Hundreds of demonstraters storm the main British diplomatic compound in Tehran, before removing the UK coat of arms and burning the Union Flag. Picture: AFP/Getty

Hundreds of demonstraters storm the main British diplomatic compound in Tehran, before removing the UK coat of arms and burning the Union Flag. Picture: AFP/Getty

Hardline Iranian students have stormed Britain’s two diplomatic compounds in Tehran, lobbing petrol bombs, smashing windows and burning the Union Flag which they replaced with Iranian ones.

At the main British embassy compound in central Tehran, infiltrators hurled documents from the windows of offices and one protester made off with a portrait of the Queen.

As they stormed the building, rioters chanted “The embassy of Britain should be taken over” and “Death to England”.

Six employees were taken hostage at Britain’s other diplomatic facility several miles away but later freed by police, Iran’s semi-official Fars news agency reported.

Iranian media later reported the protests at both embassy compounds ended last night and all students had left the buildings. Britain expressed “outrage” at the most serious assault on foreign diplomatic missions in Iran in several years.

David Cameron called the Iranian government a “disgrace” for failing to protect the British embassy and its staff from surging protesters. The Prime Minister, who chaired a meeting of the Cobra security committee after the assault, demanded the attackers faced prosecution.

He said: “The failure of the Iranian government to defend British staff and property was a disgrace. Our immediate priority is the safety of our staff. I spoke to our ambassador this afternoon and was reassured that everyone has been accounted for.

Mr Cameron added that the government held “the Iranian government responsible for its unacceptable failure to protect diplomats in line with international law.”

Foreign Secretary William Hague also warned Iran it faced “serious consequences” over the attack.

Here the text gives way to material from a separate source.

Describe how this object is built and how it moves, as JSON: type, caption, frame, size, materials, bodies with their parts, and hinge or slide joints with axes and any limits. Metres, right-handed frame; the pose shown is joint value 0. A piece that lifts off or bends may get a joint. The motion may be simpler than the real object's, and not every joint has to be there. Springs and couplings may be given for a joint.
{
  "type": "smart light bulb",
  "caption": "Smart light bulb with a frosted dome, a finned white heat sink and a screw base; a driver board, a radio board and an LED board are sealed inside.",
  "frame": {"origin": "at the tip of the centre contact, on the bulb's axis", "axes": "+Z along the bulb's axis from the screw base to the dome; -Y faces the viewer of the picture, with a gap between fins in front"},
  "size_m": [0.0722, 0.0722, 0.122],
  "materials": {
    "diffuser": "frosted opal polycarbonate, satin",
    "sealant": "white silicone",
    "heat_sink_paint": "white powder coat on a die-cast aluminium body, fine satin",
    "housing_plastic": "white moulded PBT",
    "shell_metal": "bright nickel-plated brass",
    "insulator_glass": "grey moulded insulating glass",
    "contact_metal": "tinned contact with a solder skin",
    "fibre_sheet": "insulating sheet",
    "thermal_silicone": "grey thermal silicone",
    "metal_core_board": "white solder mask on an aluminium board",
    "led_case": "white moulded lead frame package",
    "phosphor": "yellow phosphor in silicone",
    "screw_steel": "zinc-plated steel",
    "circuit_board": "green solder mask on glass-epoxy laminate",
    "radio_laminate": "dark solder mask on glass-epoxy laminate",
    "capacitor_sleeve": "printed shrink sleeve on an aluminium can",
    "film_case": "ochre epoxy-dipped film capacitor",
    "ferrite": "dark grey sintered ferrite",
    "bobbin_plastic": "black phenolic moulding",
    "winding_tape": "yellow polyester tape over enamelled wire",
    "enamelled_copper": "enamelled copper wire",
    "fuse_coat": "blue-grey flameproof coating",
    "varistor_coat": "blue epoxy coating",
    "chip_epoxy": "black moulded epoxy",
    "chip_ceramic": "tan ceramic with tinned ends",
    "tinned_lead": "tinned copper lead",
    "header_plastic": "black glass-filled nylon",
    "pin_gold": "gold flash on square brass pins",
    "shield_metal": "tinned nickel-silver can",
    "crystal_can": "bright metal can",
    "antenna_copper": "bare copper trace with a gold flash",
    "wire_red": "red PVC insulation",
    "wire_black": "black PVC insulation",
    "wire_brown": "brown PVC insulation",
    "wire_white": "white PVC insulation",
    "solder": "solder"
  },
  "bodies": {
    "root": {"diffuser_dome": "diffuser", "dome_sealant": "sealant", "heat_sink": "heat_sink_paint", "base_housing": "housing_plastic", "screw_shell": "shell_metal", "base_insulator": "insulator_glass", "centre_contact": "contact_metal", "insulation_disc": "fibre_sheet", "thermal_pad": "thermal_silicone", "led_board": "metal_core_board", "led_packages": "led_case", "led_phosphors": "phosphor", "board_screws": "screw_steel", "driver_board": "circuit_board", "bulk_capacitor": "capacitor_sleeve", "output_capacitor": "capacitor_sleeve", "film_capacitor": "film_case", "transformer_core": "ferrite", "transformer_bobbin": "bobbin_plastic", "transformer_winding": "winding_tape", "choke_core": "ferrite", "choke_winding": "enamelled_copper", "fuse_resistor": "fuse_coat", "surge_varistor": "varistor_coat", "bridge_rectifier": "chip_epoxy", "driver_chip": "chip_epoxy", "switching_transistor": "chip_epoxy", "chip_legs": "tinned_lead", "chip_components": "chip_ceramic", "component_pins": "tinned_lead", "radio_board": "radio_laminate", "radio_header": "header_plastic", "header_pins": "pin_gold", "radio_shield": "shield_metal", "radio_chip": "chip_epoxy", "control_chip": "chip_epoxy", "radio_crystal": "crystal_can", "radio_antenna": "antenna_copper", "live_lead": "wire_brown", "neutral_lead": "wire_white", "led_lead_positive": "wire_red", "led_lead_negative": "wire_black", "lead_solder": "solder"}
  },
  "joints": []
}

The scheduled demonstrations were in protest against new sanctions imposed by London last week over Iran’s nuclear programme. In retaliation on Monday, Iran passed a law to expel the British ambassador, Dominick Chilcott, who took up the post only last month. Some 15 British nationals are stationed at the embassy.

They were confident yesterday morning that the protest would pass peacefully because scores of riot police had been deployed outside the main embassy compound.

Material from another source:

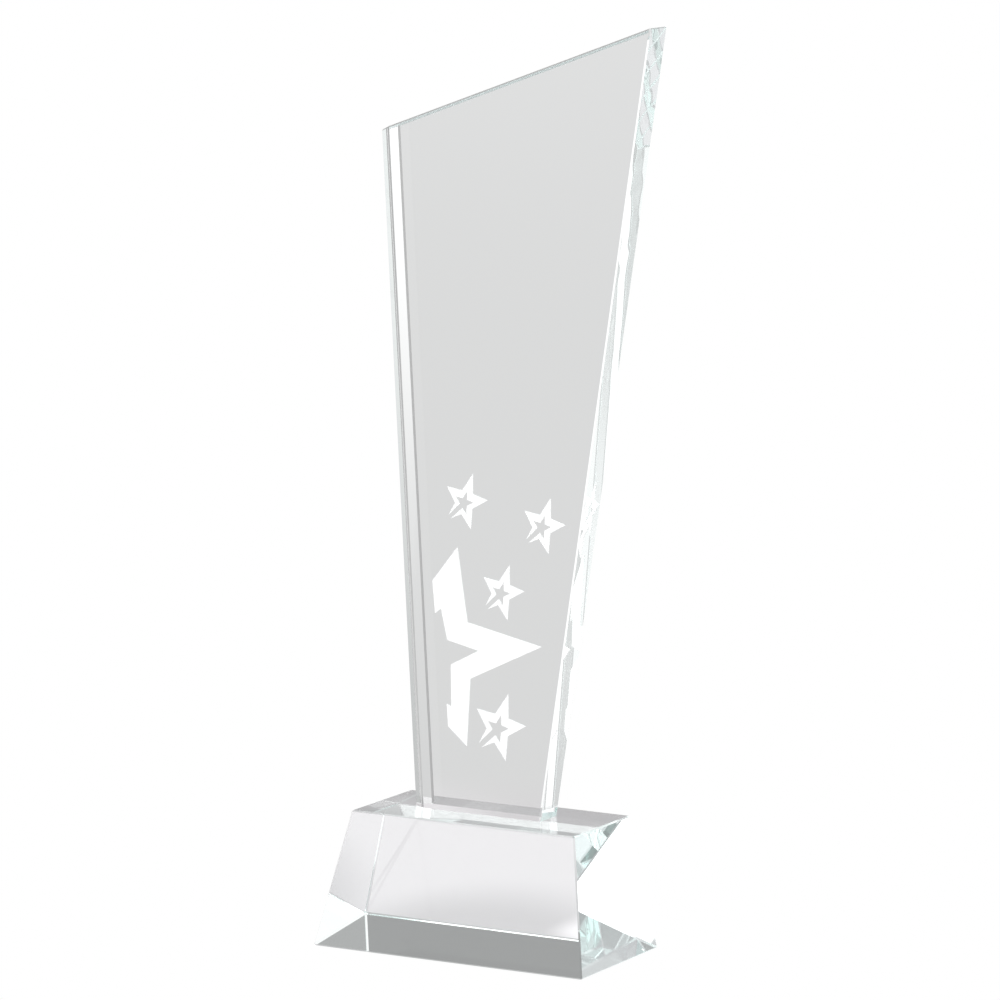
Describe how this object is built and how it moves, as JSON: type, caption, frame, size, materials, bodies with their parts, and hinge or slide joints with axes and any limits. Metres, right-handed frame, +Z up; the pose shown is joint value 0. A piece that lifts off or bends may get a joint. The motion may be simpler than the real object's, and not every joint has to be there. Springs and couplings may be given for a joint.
{
  "type": "crystal award",
  "caption": "Free-standing clear crystal award: a tapered plaque with a slanting top, bonded upright on a bevelled crystal block, with enamel-filled stars etched into its back and read through it.",
  "frame": {"origin": "centre of the block's underside, where the award stands", "axes": "+Z up, the front, from which the stars are read through the crystal, faces -Y, the plaque's taller side is at +X"},
  "size_m": [0.0848, 0.0548, 0.27],
  "materials": {
    "plaque_crystal": "optically polished clear crystal",
    "base_crystal": "optically polished clear crystal, ground arrises",
    "clear_adhesive": "clear UV-cured film",
    "white_enamel": "opaque white paint fill in an etched pocket"
  },
  "bodies": {
    "root": {"base_block": "base_crystal", "adhesive_bond": "clear_adhesive", "crystal_plaque": "plaque_crystal", "star_fill_upper_left": "white_enamel", "star_fill_upper_right": "white_enamel", "star_fill_middle": "white_enamel", "star_fill_lower": "white_enamel", "large_star_fill": "white_enamel"}
  },
  "joints": []
}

But security forces apparently stood idly by when protesters swarmed over the gates, which are flanked by statues of a lion and unicorn. Only later did police expel rioters. Hundreds stood outside, lobbing stones over the high perimeter walls. One brandished a Union Flag daubed with a skull and bones.

Iranian state television broadcast live footage of the scenes which were reminiscent of the storming of the US embassy in 1979, when militant students held 52 American diplomats hostage for 444 days.

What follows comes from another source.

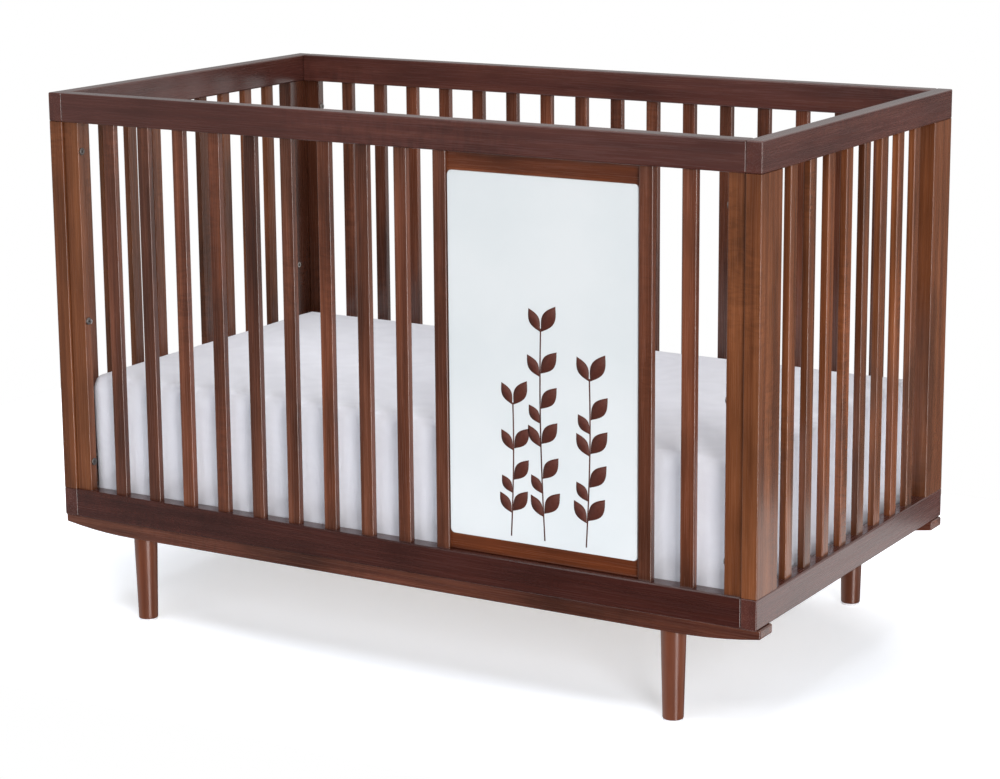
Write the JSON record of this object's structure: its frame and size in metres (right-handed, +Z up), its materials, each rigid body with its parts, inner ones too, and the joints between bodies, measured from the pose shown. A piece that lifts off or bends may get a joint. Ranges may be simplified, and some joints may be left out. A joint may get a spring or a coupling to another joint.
{
  "type": "baby crib",
  "caption": "Fixed-sided wooden baby crib with slatted sides, a white panel in the front, skid runners on round legs, and a height-adjustable mattress support with a sheeted mattress.",
  "frame": {"origin": "on the floor, midway between the ends and between the front and the back", "axes": "+X along the crib's length, to the right as seen from the front; +Y from the front to the back; +Z up. The front is the side with the white panel."},
  "size_m": [1.394, 0.771, 0.953],
  "materials": {
    "stained_wood": "satin lacquered dark red-brown stain over fine straight grain",
    "white_board": "smooth white painted fibreboard",
    "board_print": "matt dark brown printed motif",
    "support_wood": "bare planed softwood",
    "bracket_steel": "black powder-coated pressed steel",
    "steel": "zinc-plated",
    "bolt_steel": "dark bronzed furniture bolt heads",
    "glide_plastic": "white moulded plastic",
    "mattress_cover": "quilted white mattress ticking",
    "sheet_fabric": "plain white woven cotton"
  },
  "bodies": {
    "frame": {"front_bottom_rail": "stained_wood", "front_top_rail": "stained_wood", "back_bottom_rail": "stained_wood", "back_top_rail": "stained_wood", "left_bottom_rail": "stained_wood", "left_top_rail": "stained_wood", "left_slats": "stained_wood", "left_front_post": "stained_wood", "front_stile_left": "stained_wood", "leg_left_front": "stained_wood", "left_back_post": "stained_wood", "back_stile_left": "stained_wood", "leg_left_back": "stained_wood", "right_bottom_rail": "stained_wood", "right_top_rail": "stained_wood", "right_slats": "stained_wood", "right_front_post": "stained_wood", "front_stile_right": "stained_wood", "leg_right_front": "stained_wood", "right_back_post": "stained_wood", "back_stile_right": "stained_wood", "leg_right_back": "stained_wood", "front_slat_1": "stained_wood", "front_slat_2": "stained_wood", "front_slat_3": "stained_wood", "front_slat_4": "stained_wood", "front_slat_5": "stained_wood", "front_slat_6": "stained_wood", "front_slat_7": "stained_wood", "front_slat_8": "stained_wood", "front_slat_9": "stained_wood", "front_slat_10": "stained_wood", "back_slats": "stained_wood", "panel_stile_left": "stained_wood", "panel_stile_right": "stained_wood", "panel_backing": "stained_wood", "panel_board": "white_board", "skid_front": "stained_wood", "skid_back": "stained_wood", "leg_glides": "glide_plastic", "leg_bolts": "steel", "skid_screws": "steel", "frame_bolts": "bolt_steel", "bolt_inserts": "steel", "setting_inserts": "steel", "support_pins": "steel"},
    "support": {"support_rail_front": "support_wood", "support_rail_back": "support_wood", "support_rail_left": "support_wood", "support_rail_right": "support_wood", "deck_slats": "support_wood", "bracket_screws": "steel", "bracket_left_front": "bracket_steel", "bracket_left_back": "bracket_steel", "bracket_right_front": "bracket_steel", "bracket_right_back": "bracket_steel"},
    "mattress": {"mattress": "mattress_cover", "sheet": "sheet_fabric"}
  },
  "joints": [
    {"name": "support_lift", "type": "slide", "parent": "frame", "child": "support", "axis": [0, 0, 1], "range_m": [0, 0.25]},
    {"name": "mattress_lift", "type": "slide", "parent": "support", "child": "mattress", "axis": [0, 0, 1], "range_m": [0, 0.75]}
  ]
}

The British embassy has come under attack on several occasions. In November 1978 – a year before the Islamic Revolution – the embassy was ransacked by a crowd angry at Britain’s support for the Shah of Iran.

The embassy was shut down three times in the following decade, re-opening in 1988.

A year later diplomatic ties were broken off again over the fatwa on Salman Rushdie, over his novel, The Satanic Verses. Ties were restored to ambassador level in 1998.

In the early 1980s, a narrow street flanking the embassy was renamed after the IRA hunger striker Bobby Sands. Taxi drivers still call it by its old name – Churchill Street.

It was at the embassy in November 1943 that Winston Churchill celebrated his 69th birthday. He was there with Stalin and Roosevelt to decide the date and magnitude of the Anglo-American invasion of Nazi-occupied France that was to be aided by a renewed Russian offensive.

In the late 1990s Britain spent £1.3 million renovating the embassy. The Rushdie affair had been resolved and there were high hopes for cordial Anglo-American relations.

A year earlier a moderate president, Mohammad Khatami, had been elected. He was a philosopher-politician who championed a “dialogue of civilisations”.